• What is asked:
Check every line below for the word "follow" and copy the ones that have it.

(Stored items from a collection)
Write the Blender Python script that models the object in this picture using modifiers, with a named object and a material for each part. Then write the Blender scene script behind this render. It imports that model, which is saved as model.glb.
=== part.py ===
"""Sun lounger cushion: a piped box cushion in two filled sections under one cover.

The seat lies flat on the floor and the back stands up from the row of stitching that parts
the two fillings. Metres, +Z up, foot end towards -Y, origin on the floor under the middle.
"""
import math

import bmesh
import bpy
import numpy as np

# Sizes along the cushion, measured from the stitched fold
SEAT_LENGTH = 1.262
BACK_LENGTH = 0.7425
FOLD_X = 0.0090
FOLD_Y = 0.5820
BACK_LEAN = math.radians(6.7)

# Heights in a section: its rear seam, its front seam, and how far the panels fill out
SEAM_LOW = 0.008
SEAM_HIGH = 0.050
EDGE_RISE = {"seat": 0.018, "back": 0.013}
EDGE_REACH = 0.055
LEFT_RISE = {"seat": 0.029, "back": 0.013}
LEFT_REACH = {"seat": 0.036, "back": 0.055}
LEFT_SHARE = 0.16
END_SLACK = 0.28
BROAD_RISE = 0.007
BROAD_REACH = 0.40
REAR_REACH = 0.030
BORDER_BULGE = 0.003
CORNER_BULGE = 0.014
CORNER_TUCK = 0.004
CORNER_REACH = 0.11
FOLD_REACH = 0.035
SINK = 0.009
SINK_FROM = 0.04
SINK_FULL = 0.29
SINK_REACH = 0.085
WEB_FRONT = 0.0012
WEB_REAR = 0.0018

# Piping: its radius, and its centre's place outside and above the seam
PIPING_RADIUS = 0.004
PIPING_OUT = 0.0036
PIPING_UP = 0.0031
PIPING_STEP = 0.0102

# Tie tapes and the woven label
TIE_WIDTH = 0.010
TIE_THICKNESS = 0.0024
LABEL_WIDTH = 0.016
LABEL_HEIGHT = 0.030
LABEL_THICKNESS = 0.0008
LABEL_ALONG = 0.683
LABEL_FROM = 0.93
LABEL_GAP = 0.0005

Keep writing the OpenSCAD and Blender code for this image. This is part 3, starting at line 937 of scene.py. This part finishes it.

--

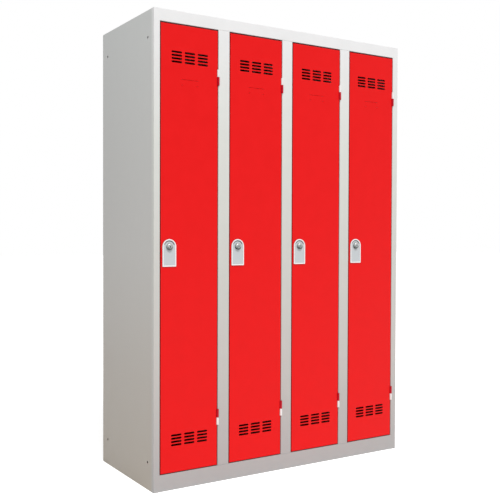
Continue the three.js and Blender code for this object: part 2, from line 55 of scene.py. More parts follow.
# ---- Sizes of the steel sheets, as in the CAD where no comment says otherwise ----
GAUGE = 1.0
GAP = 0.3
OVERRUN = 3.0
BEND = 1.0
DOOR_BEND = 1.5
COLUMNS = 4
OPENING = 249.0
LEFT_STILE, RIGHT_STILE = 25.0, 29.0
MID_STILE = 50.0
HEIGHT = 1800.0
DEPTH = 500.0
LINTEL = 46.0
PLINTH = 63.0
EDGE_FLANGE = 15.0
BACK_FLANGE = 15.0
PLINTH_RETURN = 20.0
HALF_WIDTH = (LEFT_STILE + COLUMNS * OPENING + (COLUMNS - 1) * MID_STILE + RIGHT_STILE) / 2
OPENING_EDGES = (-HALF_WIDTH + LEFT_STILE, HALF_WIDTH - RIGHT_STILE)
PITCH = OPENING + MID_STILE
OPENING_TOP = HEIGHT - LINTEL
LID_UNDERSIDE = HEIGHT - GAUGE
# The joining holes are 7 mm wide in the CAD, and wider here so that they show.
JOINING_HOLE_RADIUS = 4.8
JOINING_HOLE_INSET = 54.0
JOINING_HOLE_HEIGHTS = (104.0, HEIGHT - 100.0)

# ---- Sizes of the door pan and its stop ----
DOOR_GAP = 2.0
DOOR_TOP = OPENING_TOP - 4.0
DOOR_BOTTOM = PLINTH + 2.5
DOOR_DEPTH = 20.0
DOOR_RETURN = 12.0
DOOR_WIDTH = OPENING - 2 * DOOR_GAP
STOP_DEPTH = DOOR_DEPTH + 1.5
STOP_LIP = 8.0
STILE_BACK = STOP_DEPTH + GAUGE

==

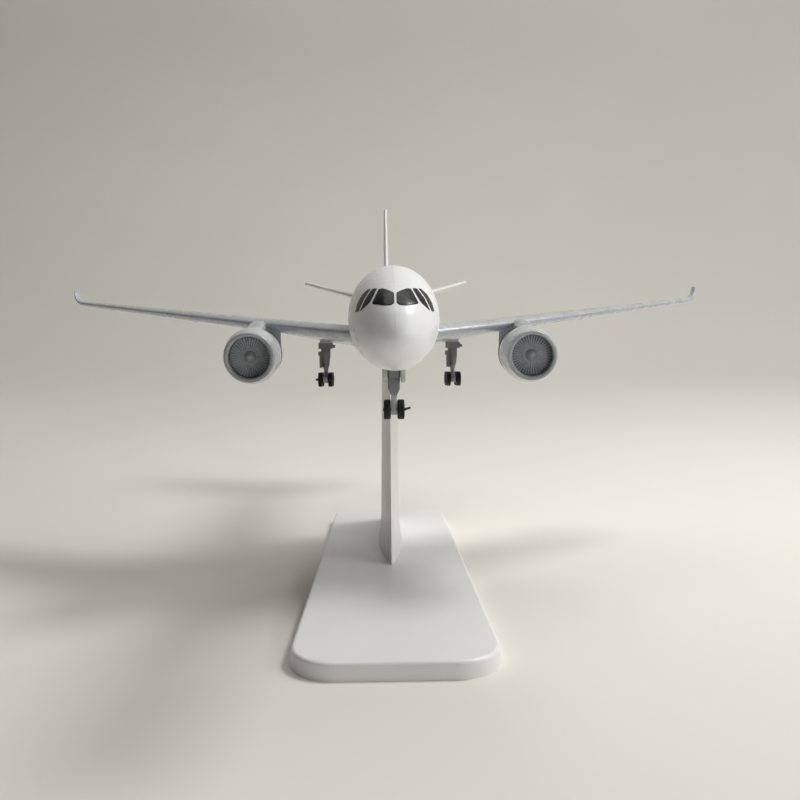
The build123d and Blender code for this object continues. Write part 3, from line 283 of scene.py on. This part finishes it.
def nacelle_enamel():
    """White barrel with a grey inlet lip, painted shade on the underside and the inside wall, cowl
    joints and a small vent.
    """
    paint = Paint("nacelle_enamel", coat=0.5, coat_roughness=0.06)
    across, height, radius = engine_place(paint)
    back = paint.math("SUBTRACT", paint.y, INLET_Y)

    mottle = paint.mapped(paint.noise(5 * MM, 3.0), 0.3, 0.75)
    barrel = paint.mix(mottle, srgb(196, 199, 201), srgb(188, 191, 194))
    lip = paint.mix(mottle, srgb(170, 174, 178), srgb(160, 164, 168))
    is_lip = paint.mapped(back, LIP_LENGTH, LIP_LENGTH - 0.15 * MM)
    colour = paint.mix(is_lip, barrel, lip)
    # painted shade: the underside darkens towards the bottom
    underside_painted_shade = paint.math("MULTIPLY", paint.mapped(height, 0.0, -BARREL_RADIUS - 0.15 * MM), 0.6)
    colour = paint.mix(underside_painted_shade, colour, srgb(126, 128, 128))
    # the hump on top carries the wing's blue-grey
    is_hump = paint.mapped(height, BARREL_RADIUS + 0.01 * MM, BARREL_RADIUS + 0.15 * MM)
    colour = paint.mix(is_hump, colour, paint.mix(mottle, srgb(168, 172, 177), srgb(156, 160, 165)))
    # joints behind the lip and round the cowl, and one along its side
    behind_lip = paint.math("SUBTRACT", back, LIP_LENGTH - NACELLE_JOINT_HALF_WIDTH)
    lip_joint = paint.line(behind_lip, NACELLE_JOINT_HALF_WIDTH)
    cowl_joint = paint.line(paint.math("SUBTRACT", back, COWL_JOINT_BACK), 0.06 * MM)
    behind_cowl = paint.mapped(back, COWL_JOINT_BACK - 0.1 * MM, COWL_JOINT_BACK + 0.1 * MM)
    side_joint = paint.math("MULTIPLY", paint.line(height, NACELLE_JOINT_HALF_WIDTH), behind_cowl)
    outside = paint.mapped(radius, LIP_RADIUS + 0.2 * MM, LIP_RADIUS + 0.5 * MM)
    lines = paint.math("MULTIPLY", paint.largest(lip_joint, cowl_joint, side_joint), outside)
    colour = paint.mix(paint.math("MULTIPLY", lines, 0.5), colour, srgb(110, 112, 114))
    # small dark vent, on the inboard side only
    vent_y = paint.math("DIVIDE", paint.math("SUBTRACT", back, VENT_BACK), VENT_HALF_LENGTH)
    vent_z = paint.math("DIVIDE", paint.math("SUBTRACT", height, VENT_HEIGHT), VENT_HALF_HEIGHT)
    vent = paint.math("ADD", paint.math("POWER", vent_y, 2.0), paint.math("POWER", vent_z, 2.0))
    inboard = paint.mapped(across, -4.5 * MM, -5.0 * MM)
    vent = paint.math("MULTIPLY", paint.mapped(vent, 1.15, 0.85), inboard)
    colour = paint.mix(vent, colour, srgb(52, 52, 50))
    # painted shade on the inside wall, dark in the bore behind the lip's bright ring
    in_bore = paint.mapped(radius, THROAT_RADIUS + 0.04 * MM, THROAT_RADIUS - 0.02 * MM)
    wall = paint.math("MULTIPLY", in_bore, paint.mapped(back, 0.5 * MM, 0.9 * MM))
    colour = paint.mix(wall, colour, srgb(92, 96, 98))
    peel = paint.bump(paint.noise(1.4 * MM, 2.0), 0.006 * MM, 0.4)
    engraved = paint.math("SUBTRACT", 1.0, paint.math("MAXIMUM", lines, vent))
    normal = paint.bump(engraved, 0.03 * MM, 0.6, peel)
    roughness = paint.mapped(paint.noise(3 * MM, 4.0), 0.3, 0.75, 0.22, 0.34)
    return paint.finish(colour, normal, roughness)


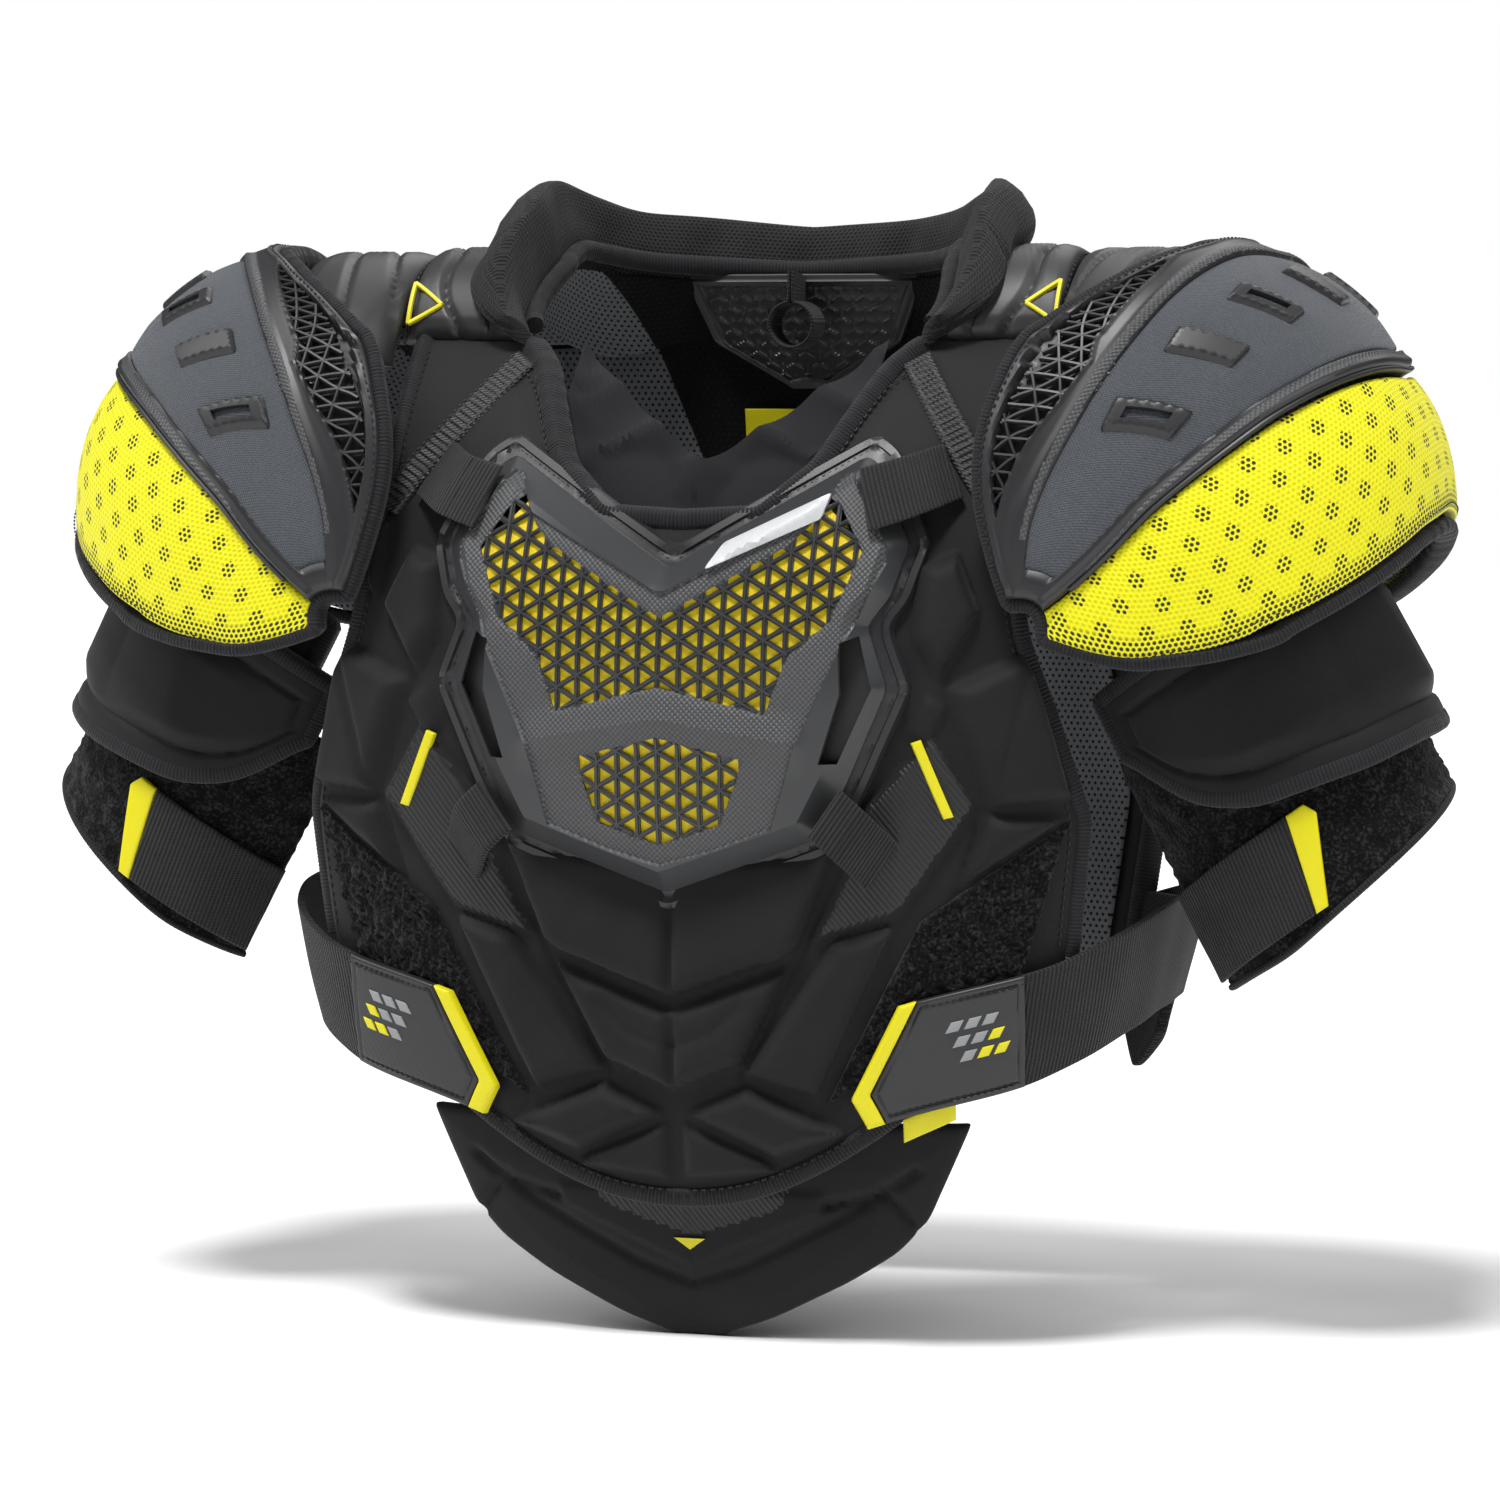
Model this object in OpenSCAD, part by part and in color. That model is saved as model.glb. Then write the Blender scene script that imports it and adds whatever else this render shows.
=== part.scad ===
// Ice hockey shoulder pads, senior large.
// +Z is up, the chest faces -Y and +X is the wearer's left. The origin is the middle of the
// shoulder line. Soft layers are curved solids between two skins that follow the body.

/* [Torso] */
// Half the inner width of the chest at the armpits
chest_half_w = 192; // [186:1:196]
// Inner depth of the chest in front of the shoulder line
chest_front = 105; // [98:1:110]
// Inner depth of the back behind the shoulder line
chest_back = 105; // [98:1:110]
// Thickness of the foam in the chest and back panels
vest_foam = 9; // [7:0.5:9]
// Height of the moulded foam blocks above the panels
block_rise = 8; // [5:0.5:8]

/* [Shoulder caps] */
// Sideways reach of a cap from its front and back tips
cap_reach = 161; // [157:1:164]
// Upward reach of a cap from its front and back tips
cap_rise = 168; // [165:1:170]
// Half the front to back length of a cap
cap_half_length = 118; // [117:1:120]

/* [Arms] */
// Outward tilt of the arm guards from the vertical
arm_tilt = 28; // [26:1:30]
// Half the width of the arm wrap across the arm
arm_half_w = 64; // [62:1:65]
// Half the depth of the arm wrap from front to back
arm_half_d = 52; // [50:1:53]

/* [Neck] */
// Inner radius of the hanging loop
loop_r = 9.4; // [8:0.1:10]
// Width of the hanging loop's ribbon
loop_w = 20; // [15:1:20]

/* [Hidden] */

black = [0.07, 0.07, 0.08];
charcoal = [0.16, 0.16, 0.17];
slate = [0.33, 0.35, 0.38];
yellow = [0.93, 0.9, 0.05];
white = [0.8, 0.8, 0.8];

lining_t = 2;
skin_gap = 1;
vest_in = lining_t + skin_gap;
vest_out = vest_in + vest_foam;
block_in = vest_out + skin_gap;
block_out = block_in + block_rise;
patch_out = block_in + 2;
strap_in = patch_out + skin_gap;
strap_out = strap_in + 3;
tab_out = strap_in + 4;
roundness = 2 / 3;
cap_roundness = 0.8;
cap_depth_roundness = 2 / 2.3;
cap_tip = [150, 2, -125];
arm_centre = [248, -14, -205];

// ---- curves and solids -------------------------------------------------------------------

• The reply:
Continue the three.js and Blender code for this object: part 2, from line 55 of scene.py. More parts follow.
// shoulder line. Soft layers are curved solids between two skins that follow the body.